Kohl says German entry to the euro depended on his political survival

Interview in thesis reveals struggle within CDU over the single currency

Former German chancellor Helmut Kohl. Photograph: Wolfgang Rattay/Reuters

Former German chancellor Helmut Kohl. Photograph: Wolfgang Rattay/Reuters


Helmut Kohl has said he stayed on as chancellor until his political defeat in 1998 because he doubted anyone else had the political authority to guarantee Germany’s entry to the European single currency.

In an interview, Dr Kohl said he sensed considerable resistance in his Christian Democratic Union (CDU) both to the euro and to his anointed successor, Wolfgang Schäuble.
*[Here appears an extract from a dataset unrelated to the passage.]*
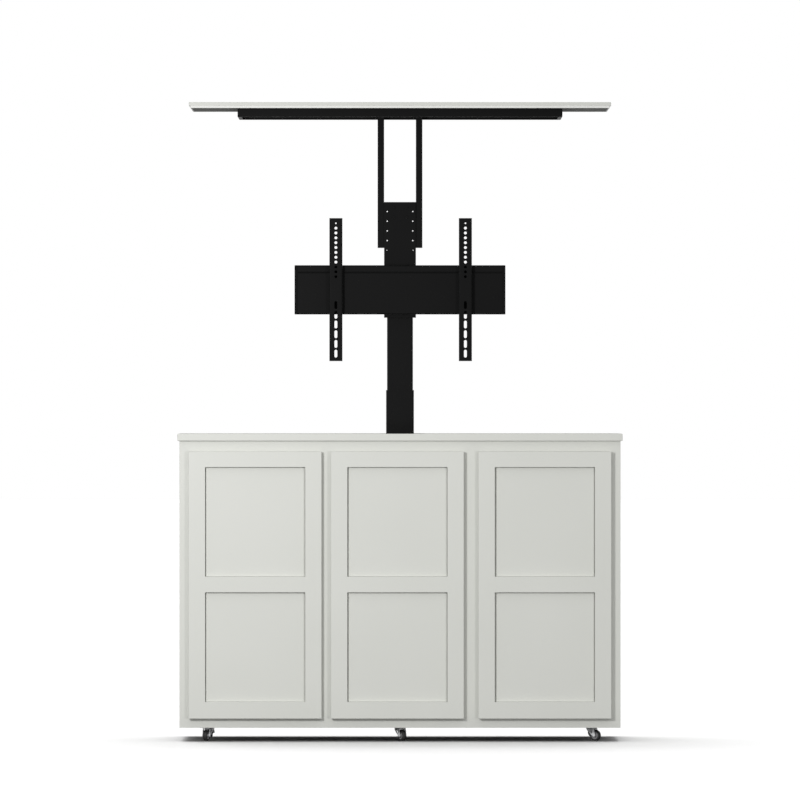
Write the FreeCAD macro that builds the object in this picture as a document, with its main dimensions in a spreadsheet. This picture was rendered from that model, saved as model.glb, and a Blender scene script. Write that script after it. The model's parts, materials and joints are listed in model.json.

Rather than risk his political legacy by standing down and handing over responsibility to Dr Schäuble, Dr Kohl stayed on despite falling popularity ratings to push through the euro “like a dictator”.

“Dr Schäuble is a very talented man, that is beyond discussion, but this . . . was something someone with full authority had to tackle,” said Dr Kohl in an interview conducted in 2002 for a doctoral thesis and just published by its author, journalist Jens Peter Paul. The former chancellor said he did not dare hold a referendum on the single currency in Germany because “of course I would have lost”.
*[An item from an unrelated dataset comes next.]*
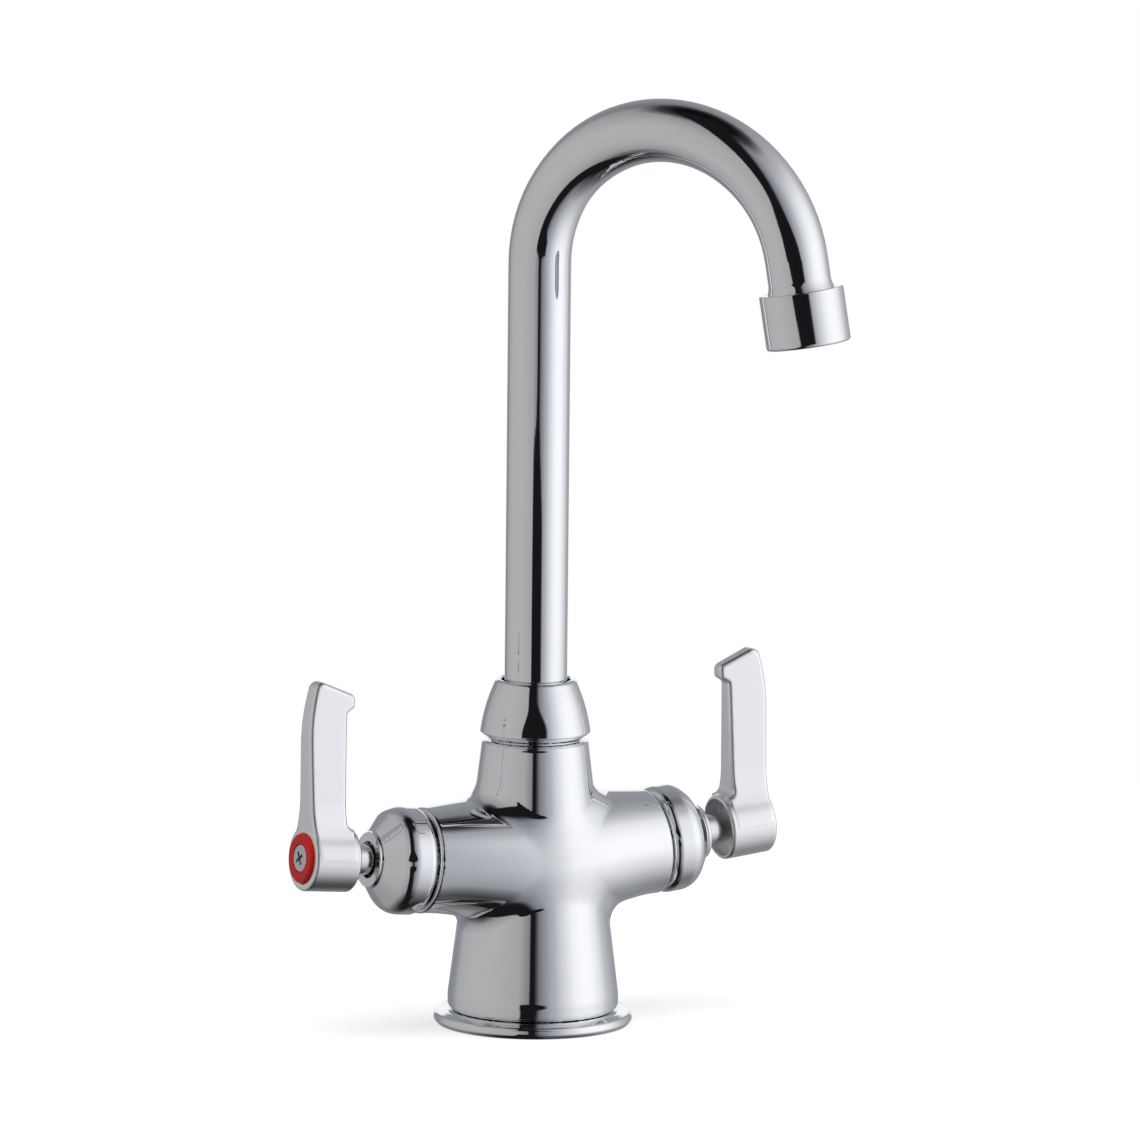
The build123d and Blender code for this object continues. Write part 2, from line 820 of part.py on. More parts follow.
def save(name, shape):
    export_step(shape, f"parts/{name}.step")


save("body", make_body())
save("base_ring", make_base_ring())
save("base_gasket", make_base_gasket())
save("spout_collar", make_spout_collar())
save("spout_thrust_washer", make_thrust_washer())
save("spout_friction_washer", make_friction_washer())

valve_pieces = {
    "bonnet_nut": make_bonnet_nut(),
    "cartridge_body": make_cartridge_body(),
    "cartridge_seal": make_cartridge_seal(),
    "fixed_disc": make_fixed_disc(),
    "seat_seal": make_seat_seal(),
    "stem": make_stem(),
    "stem_o_ring": make_stem_o_ring(),
    "stem_clip": make_stem_clip(),
    "moving_disc": make_moving_disc(),
    "lever": make_lever(),
    "index_ring": make_index_ring(),
    "handle_screw": make_handle_screw(),
}
for water, side in (("hot", -1), ("cold", 1)):
    for piece, shape in valve_pieces.items():
        save(f"{water}_{piece}", valve_plane(side) * shape)

# The spout is drawn in the XZ plane and swung about Z from straight ahead.
swing = Rot(0, 0, spout_swing - 90)
save("spout_tube", swing * make_spout_tube())
save("spout_ferrule", swing * make_spout_ferrule())
save("spout_o_rings", swing * make_spout_o_rings())
outlet_pieces = {
    "spout_nose": make_spout_nose(),
    "aerator_housing": make_aerator_housing(),
    "aerator_gasket": make_aerator_gasket(),
    "aerator_insert": make_aerator_insert(),
    "aerator_screen": make_aerator_screen(),
    "flow_restrictor": make_flow_restrictor(),
}
for piece, shape in outlet_pieces.items():
    save(piece, swing * (outlet_plane() * shape))
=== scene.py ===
from math import cos, pi, radians, sin, tan

import bmesh
import bpy
import numpy as np
from mathutils import Euler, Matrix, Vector


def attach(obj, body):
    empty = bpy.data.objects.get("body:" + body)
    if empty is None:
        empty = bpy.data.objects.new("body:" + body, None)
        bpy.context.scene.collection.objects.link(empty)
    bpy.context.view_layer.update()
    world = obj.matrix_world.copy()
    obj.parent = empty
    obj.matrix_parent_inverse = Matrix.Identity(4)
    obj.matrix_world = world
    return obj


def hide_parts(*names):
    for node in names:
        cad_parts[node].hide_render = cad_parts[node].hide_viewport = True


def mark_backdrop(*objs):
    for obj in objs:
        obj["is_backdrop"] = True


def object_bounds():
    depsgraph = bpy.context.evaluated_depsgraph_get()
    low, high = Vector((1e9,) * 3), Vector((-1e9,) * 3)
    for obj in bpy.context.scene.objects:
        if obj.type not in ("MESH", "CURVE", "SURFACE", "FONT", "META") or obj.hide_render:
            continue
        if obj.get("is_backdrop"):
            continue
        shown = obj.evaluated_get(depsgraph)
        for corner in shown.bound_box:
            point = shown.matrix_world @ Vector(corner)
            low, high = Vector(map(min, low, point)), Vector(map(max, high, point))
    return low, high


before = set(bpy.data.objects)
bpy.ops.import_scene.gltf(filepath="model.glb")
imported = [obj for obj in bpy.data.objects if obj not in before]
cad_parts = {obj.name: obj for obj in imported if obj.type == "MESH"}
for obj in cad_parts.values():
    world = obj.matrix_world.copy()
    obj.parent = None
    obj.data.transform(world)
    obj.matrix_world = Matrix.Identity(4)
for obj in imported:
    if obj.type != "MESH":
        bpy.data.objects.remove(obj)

cad_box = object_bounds()

MM = 0.001

# The camera stands where it was fitted to the photograph.
camera_place = Vector((-2.04915, -3.93542, 0.88063))
camera_turn = Euler([radians(angle) for angle in (80.4974, -0.5617, -27.5402)])
camera_lens = 473.242
camera_sensor = 36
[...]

“We had lots of people in the CDU who spoke out [against the euro],” he said. “No one said ‘I reject this’ but . . . [they would say] ‘we will do this but we will postpone things again for a few years’.”

Dr Kohl added that he linked his “political existence to the project”, and that he wanted the introduction of the euro because it “was a question of the continuity, the irreversibility, of the European project”.

Doubts about Schäuble
Adding to the uncertainty on the euro, he said, were doubts about Dr Schäuble’s political authority because of his physical disability – the result of an assassination attempt in 1990.

“What most [CDU] people thought – though they never said in my presence – was that someone in a wee wheelchair couldn’t be chancellor,” said Dr Kohl. “I was always passionately of the opposite view, citing the example of Franklin D Roosevelt, who won the second World War, but I was never in a majority with this view.”

Much of the resistance in Germany, Dr Kohl said, was to the idea of a currency union without the foundation of a fiscal and economic union. He admitted the euro’s introduction probably cost him the 1998 election. But on reflection he said it was worth it to secure the euro and end centuries of tensions in Europe that had led to war.

“I am a power person. A chancellor has to be if he’s to get something through and, if he is smart, he knows that now is the time to push something through,” he said. “In one case I was like a dictator, and that was with the euro.”